Corneal neovascularization was induced secondary to inflammation incited by silver nitrate cautery in the rat eye. Seventy–two Long Evans rats were divided into eight groups. The animals were treated in accordance with the ARVO guidelines on the care and use of animals in research. After corneal cauterization, the eyes received one drop twice per day of either pH–neutralized ascorbic acid (100 mg/ml, 50 mg/ml, 10 mg/ml, 5 mg/ml, 500 µg/ml or 250 µg/ml); 100 mg/ml of non pH–neutralized ascorbic acid; or normal saline. The study lasted seven days. The percent area of corneal neovascularization was determined with digital image analysis.
Topically applied pH–neutralized ascorbic acid in concentrations of 100 mg/ml (p<0.01), 50 mg/ml (p<0.01), 10 mg/ml (p<0.01), 5 mg/ml (p<0.01), 1 mg/ml (p<0.01) and 500 µg/ml (p<0.05) appears to inhibit corneal neovascularization in the rat model.

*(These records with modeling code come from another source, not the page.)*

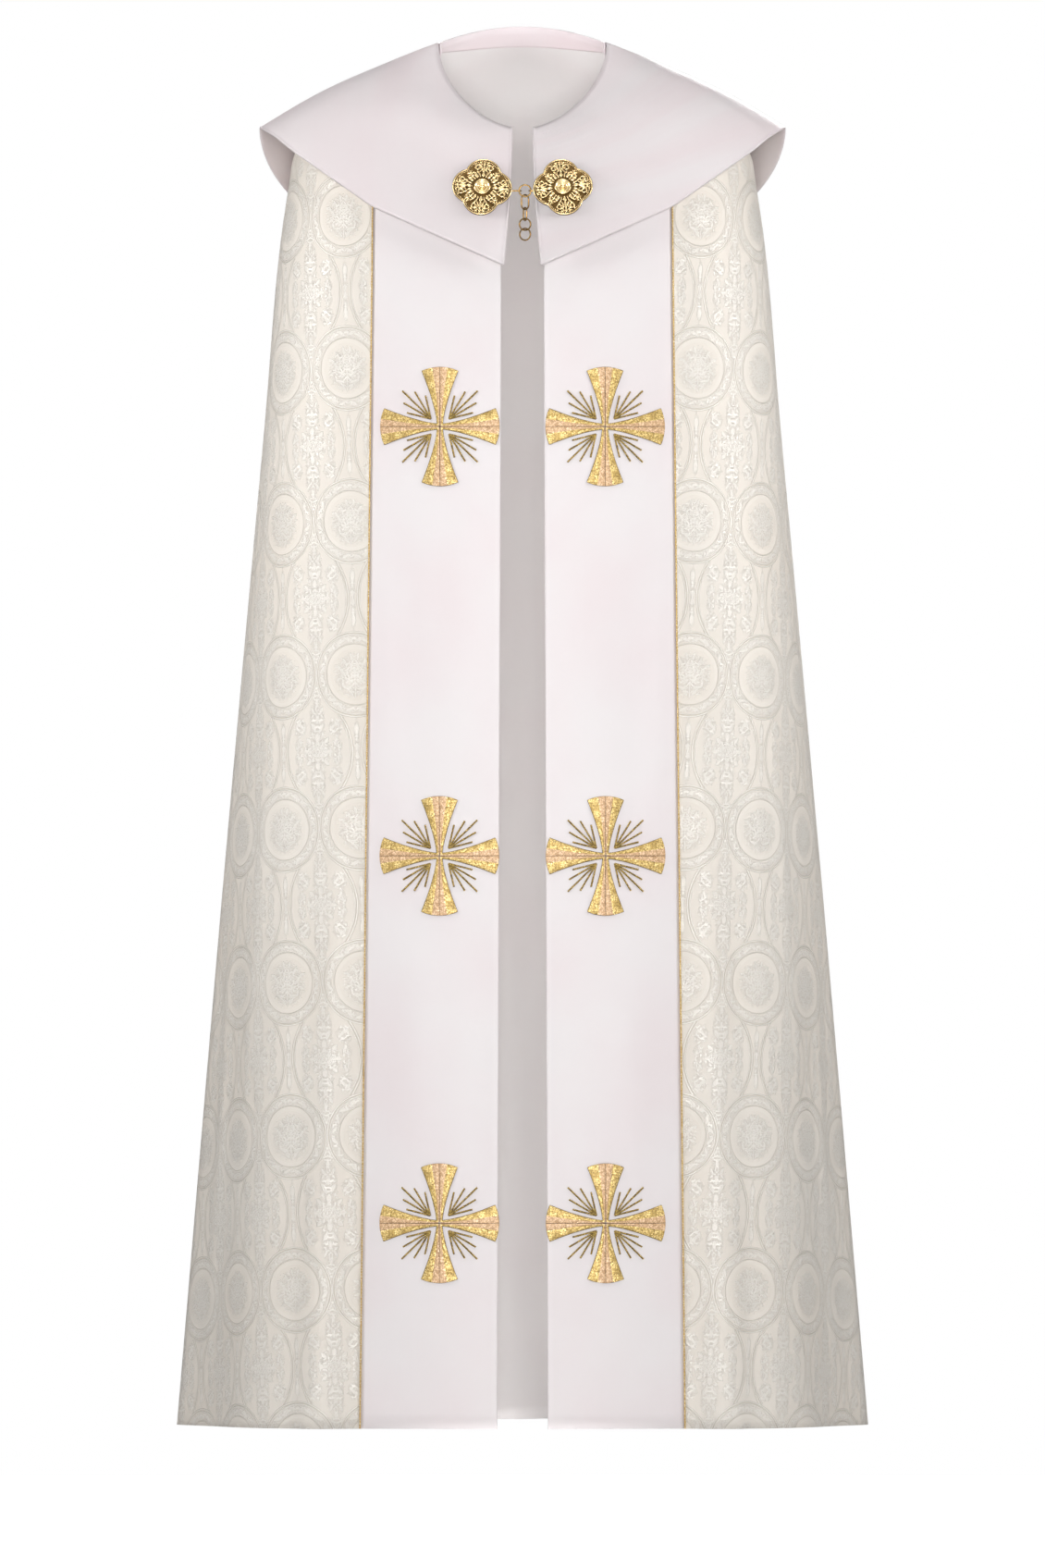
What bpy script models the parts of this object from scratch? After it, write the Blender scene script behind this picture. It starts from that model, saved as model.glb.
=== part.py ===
"""A cope: a long open cape of brocade with two satin front bands, a wide stiff
shoulder collar and a chain clasp, as it hangs on the shoulders.

Metres, +Z up, the front faces -Y. The origin is the middle of the neck, level with
the side points of the neck opening. Heights are measured from there.
"""

import math
from collections import namedtuple

import bmesh
import bpy
import numpy as np
from mathutils import Matrix, Vector

# ---------------------------------------------------------------- driving sizes
HEM_HEIGHT = -1.415
BROCADE_WALL = 0.0016
BAND_WALL = 0.0018
COLLAR_WALL = 0.0024
SEAM_GAP = 0.0003

# The front edges of the two bands and the seams between band and brocade, as
# distances from the middle of the front, at the top of the seam and at the hem.
SEAM_TOP_HEIGHT = -0.166
BAND_INNER_TOP, BAND_INNER_HEM = 0.0216, 0.0258
SEAM_TOP, SEAM_HEM = 0.153, 0.1655

PIPING_RADIUS = 0.0013

# One level cut through the hanging cloth: half its width, its depth in front of and
# behind the neck, and how square its corners are (2 is an ellipse).
Section = namedtuple("Section", "height half_width front_depth back_depth squareness")
SECTIONS = (
    Section(-0.060, 0.2310, 0.1165, 0.1120, 2.60),
    Section(-0.125, 0.2375, 0.1275, 0.1280, 2.65),
    Section(-0.190, 0.2470, 0.1370, 0.1410, 2.65),
    Section(-0.400, 0.2654, 0.1570, 0.1690, 2.60),
    Section(-0.800, 0.2990, 0.1870, 0.2150, 2.50),
    Section(-1.415, 0.3470, 0.2270, 0.2760, 2.40),
)

# The neck edge of the cloth, which the shoulders carry.
NECK_HALF_WIDTH, NECK_FRONT_DEPTH, NECK_BACK_DEPTH = 0.0885, 0.0888, 0.0715
NECK_SIDE_HEIGHT = -0.0015
NECK_FRONT_SLOPE, NECK_BACK_SLOPE = 1.002, 0.255
NECK_FRONT_SQUARENESS = 1.80

# Where the shoulder slope would meet the falling cloth, and where the fall starts,
# at the side, the front and the back.
Ease = namedtuple("Ease", "side front back")
SHELF_HEIGHT = Ease(-0.070, -0.128, -0.060)
FALL_HEIGHT = Ease(-0.125, -0.205, -0.160)

# The folds. place runs round the brocade from the left front seam (0) to the right
# one (1), half_width in the same measure, depth outwards at the hem, and top is the
# height at which the fold begins.
Fold = namedtuple("Fold", "place half_width depth top")
FRONT_FOLDS = (
    Fold(0.024, 0.024, 0.0165, -0.40),
    Fold(0.053, 0.050, 0.0135, -0.40),
    Fold(0.128, 0.050, -0.0120, -0.34),
    Fold(0.182, 0.030, 0.0080, -0.30),
)
BACK_FOLDS = (
    Fold(0.232, 0.027, -0.0210, -0.46),
    Fold(0.269, 0.033, 0.0170, -0.22),
    Fold(0.314, 0.031, -0.0320, -0.34),
    Fold(0.356, 0.025, 0.0120, -0.58),
    Fold(0.393, 0.030, -0.0210, -0.30),
    Fold(0.440, 0.035, 0.0220, -0.24),
    Fold(0.489, 0.031, -0.0290, -0.42),
    Fold(0.531, 0.025, 0.0120, -0.62),
    Fold(0.569, 0.033, -0.0250, -0.28),
    Fold(0.616, 0.034, 0.0210, -0.36),
    Fold(0.660, 0.028, -0.0180, -0.56),
    Fold(0.697, 0.030, 0.0150, -0.30),
    Fold(0.735, 0.030, -0.0300, -0.38),
    Fold(0.771, 0.026, 0.0100, -0.50),
)
FOLDS = FRONT_FOLDS + BACK_FOLDS + tuple(
    Fold(1.0 - f.place, f.half_width, f.depth, f.top) for f in FRONT_FOLDS
)
FOLD_GROWTH = 1.15

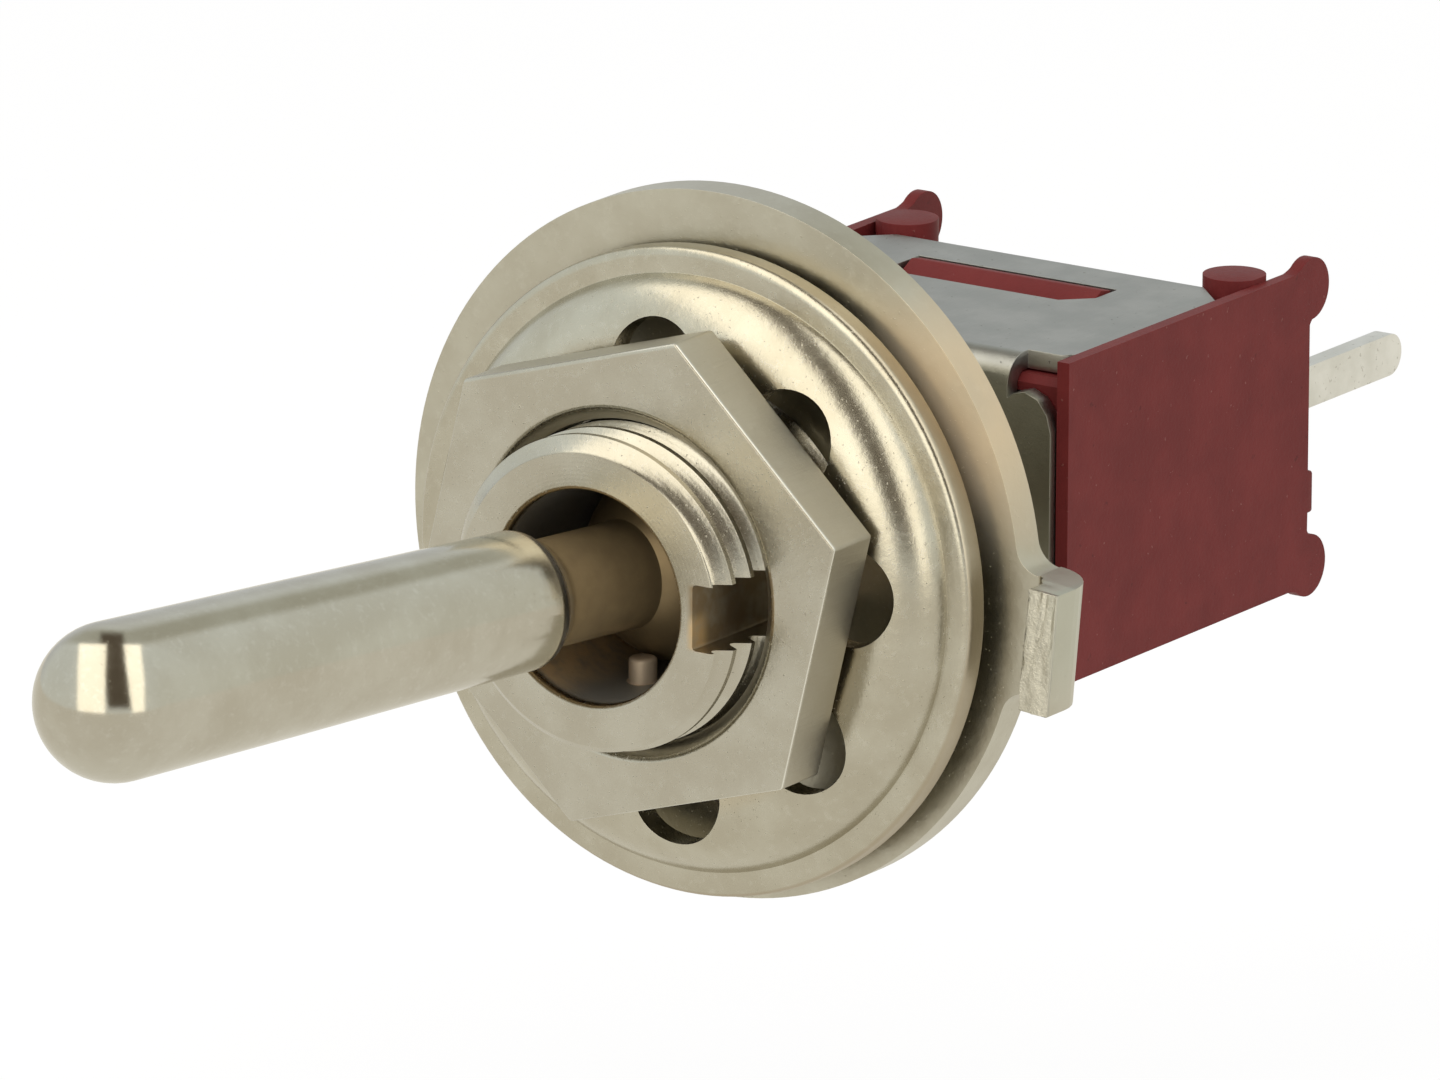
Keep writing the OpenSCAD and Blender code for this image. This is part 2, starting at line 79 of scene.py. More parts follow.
# %% Place the camera
VIEW_TURN = radians(33.76)        # round the switch, towards the keyway side
VIEW_RISE = radians(15.47)        # above the bushing axis
VIEW_ROLL = radians(0.32)
VIEW_DISTANCE = 287.07 * MM
LENS = 471.36                    # focal length, mm
AIM = Vector((1.145, -5.616, 0.657)) * MM

to_camera = Vector((sin(VIEW_TURN) * cos(VIEW_RISE), -cos(VIEW_TURN) * cos(VIEW_RISE), sin(VIEW_RISE)))
level = Vector((cos(VIEW_TURN), sin(VIEW_TURN), 0))
upright = to_camera.cross(level)
right = level * cos(VIEW_ROLL) + upright * sin(VIEW_ROLL)
above = upright * cos(VIEW_ROLL) - level * sin(VIEW_ROLL)
bpy.ops.object.camera_add()
camera = bpy.context.object
camera.name = "camera"
camera.matrix_world = (Matrix.Translation(AIM + to_camera * VIEW_DISTANCE)
                       @ Matrix((right, above, to_camera)).transposed().to_4x4())
camera.data.sensor_width = 36
camera.data.lens = LENS
camera.data.clip_start = 0.01
camera.data.clip_end = 10
bpy.context.scene.camera = camera
bpy.context.scene.view_settings.view_transform = "Standard"
print("camera stands", round(camera.location.length / MM), "mm from the switch")

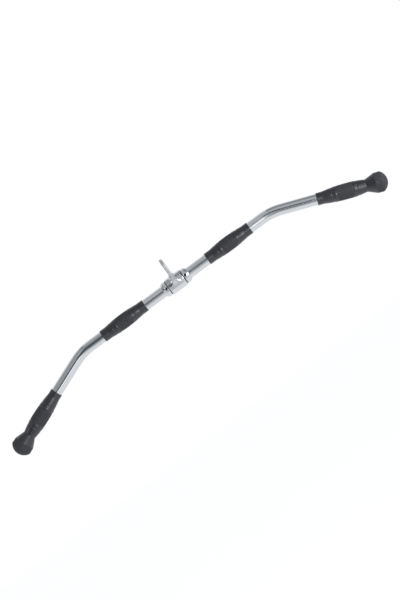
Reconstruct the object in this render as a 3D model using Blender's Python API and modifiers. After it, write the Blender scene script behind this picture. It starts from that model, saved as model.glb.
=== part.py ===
"""Revolving lat pulldown bar.

A bent steel tube carries four rubber grips and turns in a hub, which hangs from the
cable by its eye. Metres, +Z up. The origin is the centre of the eye's hole, the straight
middle of the bar lies along X and its two arms droop towards -Z.
"""

import math

import bmesh
import bpy
from mathutils import Vector

# Gap between two pieces that touch or fit together
FIT_GAP = 0.0003

# Bar tube
TUBE_RADIUS = 0.015
TUBE_WALL = 0.003
HALF_SPAN = 0.3055  # hub centre to the corner where the middle's line meets an arm's
BEND_ANGLE = math.radians(21)
BEND_RADIUS = 0.150
ARM_LENGTH = 0.286  # that corner to the tube's cut end

# Flanged bushes, one in each end of the hub's sleeve
BUSH_WALL = 0.0027
BUSH_LENGTH = 0.018
BUSH_FLANGE_WIDTH = 0.0015
BUSH_FLANGE_RIM = 0.0018  # how far the flange stands out past the sleeve's bore

# Hub: a sleeve with an eye plate standing square to the bar
SLEEVE_LENGTH = 0.0466
SLEEVE_WALL = 0.0048
SLEEVE_EDGE = 0.0008
EYE_HEIGHT = 0.051  # bar's centre line to the centre of the eye's hole
EYE_THICKNESS = 0.0082
EYE_HOLE_RADIUS = 0.013
EYE_RIM = 0.009
EYE_FILLET = 0.0085
EYE_BASE_RISE = 0.004  # how far the plate's foot stands proud of the sleeve's front and back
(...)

The concentration of 250 µg/ml did not significantly inhibit angiogenesis compared with the control group (p>0.05). Non pH–neutralized ascorbic acid (100 mg/ml) also significantly inhibited corneal angiogenesis (p<0.01).
Topical treatment with both pH–neutralized and non pH–neutralized ascorbic acid inhibited angiogenesis in an experimentally induced inflammatory corneal neovascularization in the rat eye.